Figure 5. Volume blending of amplitude and coherence (blue), showing karsts.

Imaging permeability hazards
Potential high-risk permeability zones connecting the Barnett and water-charged Ellenberger need to be identified and avoided to increase potential for a commercial well. Major karsts and faults are imaged on surfaces and depth slices; however, detailed mapping of these features requires additional attribute analysis. Surface dip attribute and curvature volumes are used to identify geomorphologic features. Integrating this with enhanced vertical sections improves the understanding of structural elements. Three-D coherence and amplitude data are blended to enhance the visible appearance of the stratigraphic section to aid in defining vertical fault extents, karst zones, and subtle features in the relatively unstructured areas (Figure 5). A vector azimuth volume is generated from coherence data, and intervals within the Barnett are extracted and show patterns of lineaments that reflect the local stress fields and the density of stress-related events. The style and density variations appear to be related to faulting, karsting, and multiple regional stress regimes. An area of low-vector azimuth intensity corresponds to relatively unstructured “quiet” areas, which are potential drilling locations.

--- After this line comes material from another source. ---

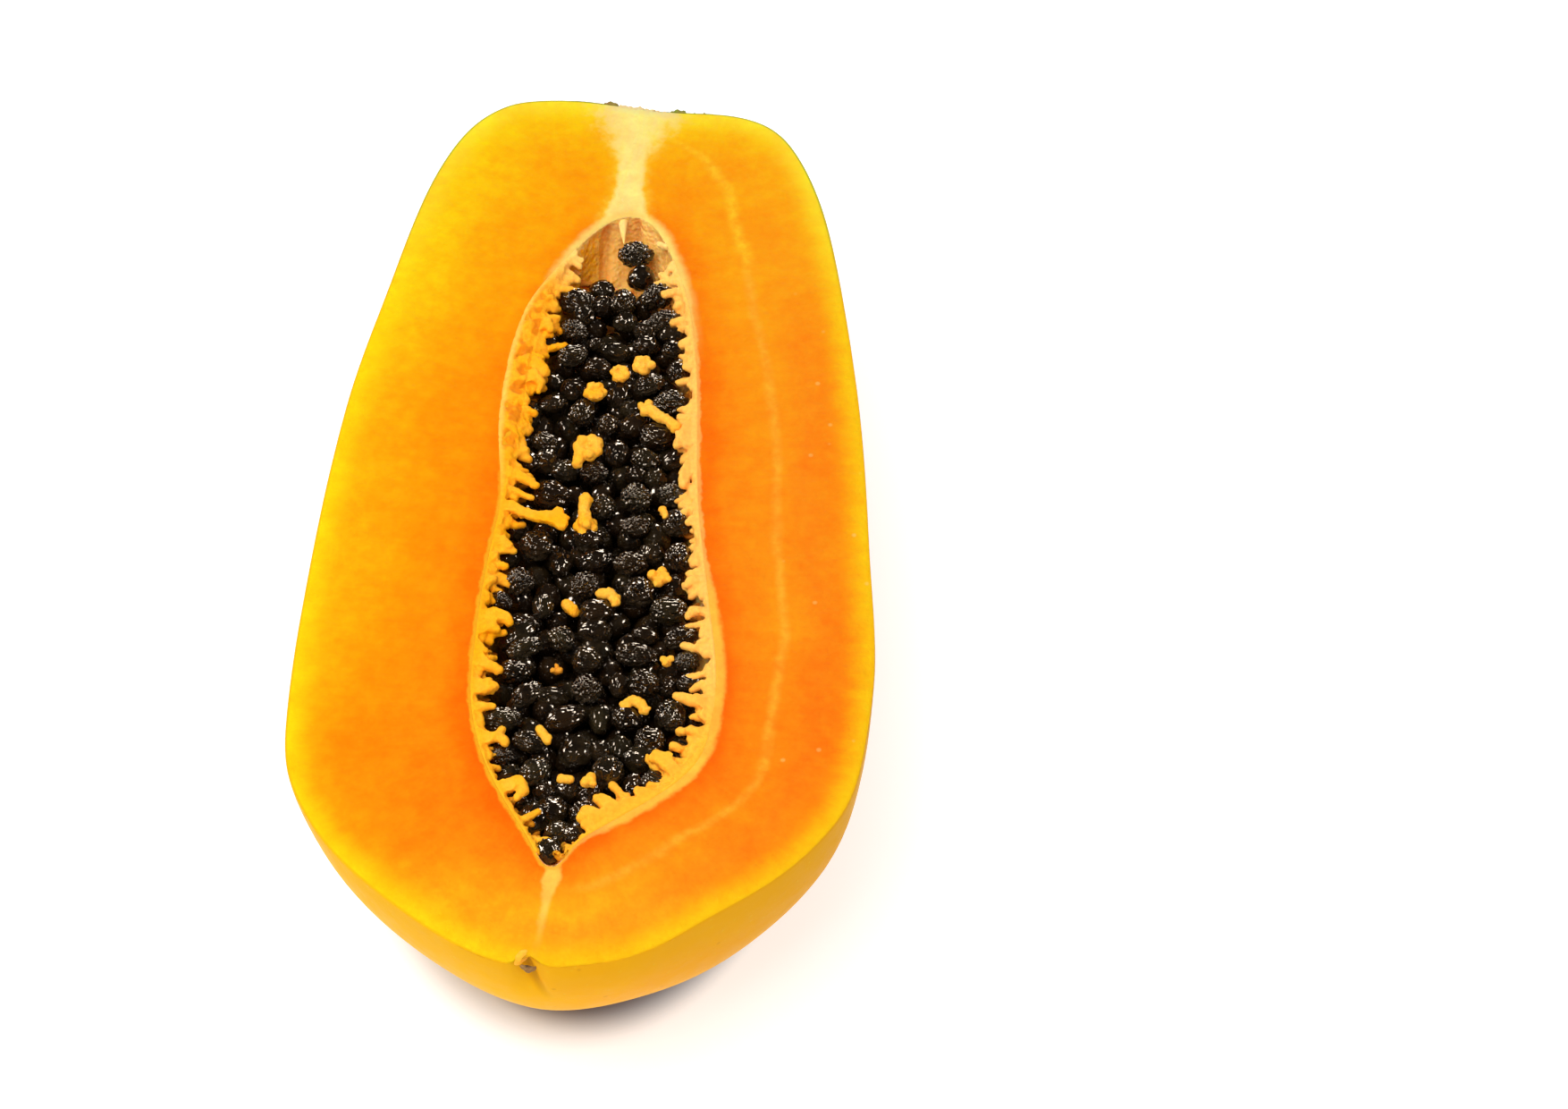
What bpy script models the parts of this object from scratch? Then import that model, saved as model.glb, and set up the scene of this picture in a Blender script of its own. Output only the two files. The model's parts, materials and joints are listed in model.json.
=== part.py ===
"""One half of a ripe papaya, cut lengthwise and lying on its back with the cut face up.

Units are metres and +Z is up. The half lies along Y, its blossom end at -Y and its stem end
at +Y. The origin is on the resting surface, under the middle of the half.
"""

import math
import random

import bmesh
import bpy
from mathutils import Vector

MM = 0.001

# Driving dimensions of the fruit. The stem shoulders end a little short of the full length,
# because the dimple between them is pressed in.
LENGTH = 200.6 * MM
MIDDLE = 100.1 * MM
CUT_HEIGHT = 52.0 * MM
AXIS_X = -3.3 * MM

# The skin at stations along the fruit. Each row holds the distance from the blossom end, the
# half widths left and right of the axis, and the depth below the cut, all in millimetres.
SKIN_STATIONS = (
    (4.0, 13.0, 18.5, 17.5),
    (12.0, 25.0, 29.0, 29.5),
    (24.0, 38.0, 43.0, 41.0),
    (42.0, 46.6, 52.8, 49.5),
    (66.0, 47.6, 54.2, 52.4),
    (92.0, 47.2, 51.6, 52.6),
    (120.0, 45.7, 48.4, 51.0),
    (150.0, 41.4, 43.2, 46.0),
    (176.0, 36.8, 37.0, 38.8),
    (190.0, 31.6, 30.8, 30.5),
    (194.0, 28.8, 27.9, 26.0),
    (197.0, 25.4, 23.8, 21.0),
    (198.9, 22.0, 17.8, 15.0),
)
# The deepest line of the skin runs this far right of the axis, because the fruit grew uneven,
# and further right towards the blossom end. A power just above 1 makes its section a little
# slimmer than an ellipse.
SKIN_LEAN = 3.0 * MM
SKIN_POWER = 1.07
STEM_DIMPLE_DEPTH = 2.4 * MM
STEM_DIMPLE_RADIUS = 9.0 * MM
STEM_DIMPLE_X = AXIS_X + 5.5 * MM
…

Ellenberger, Barnett, map, lineaments

Figure 6. Perspective view of structure map on Ellenberger: seismic (grey), Barnett geobody (yellow-green), vector azimuth lineaments, and karst chimneys.

A fault-enhanced volume is generated from coherence data to help define karst chimneys for geobody extraction. Extraction of karst systems as 3-D multi-Z surfaces shows details of the collapsed chimney, often with intersecting fault planes that propagate beyond the karst geobody limit and extend the area of permeability risk. Integrating all of these interpretation results generates an optimal well location (Figure 6).

Data integration
Petrophysical analysis identifies important criteria for placement of a well path within Barnett shale. Integrating seismic, interpretation, and fault-related attributes with karst topology provide the operator with additional data necessary to design an optimal horizontal well.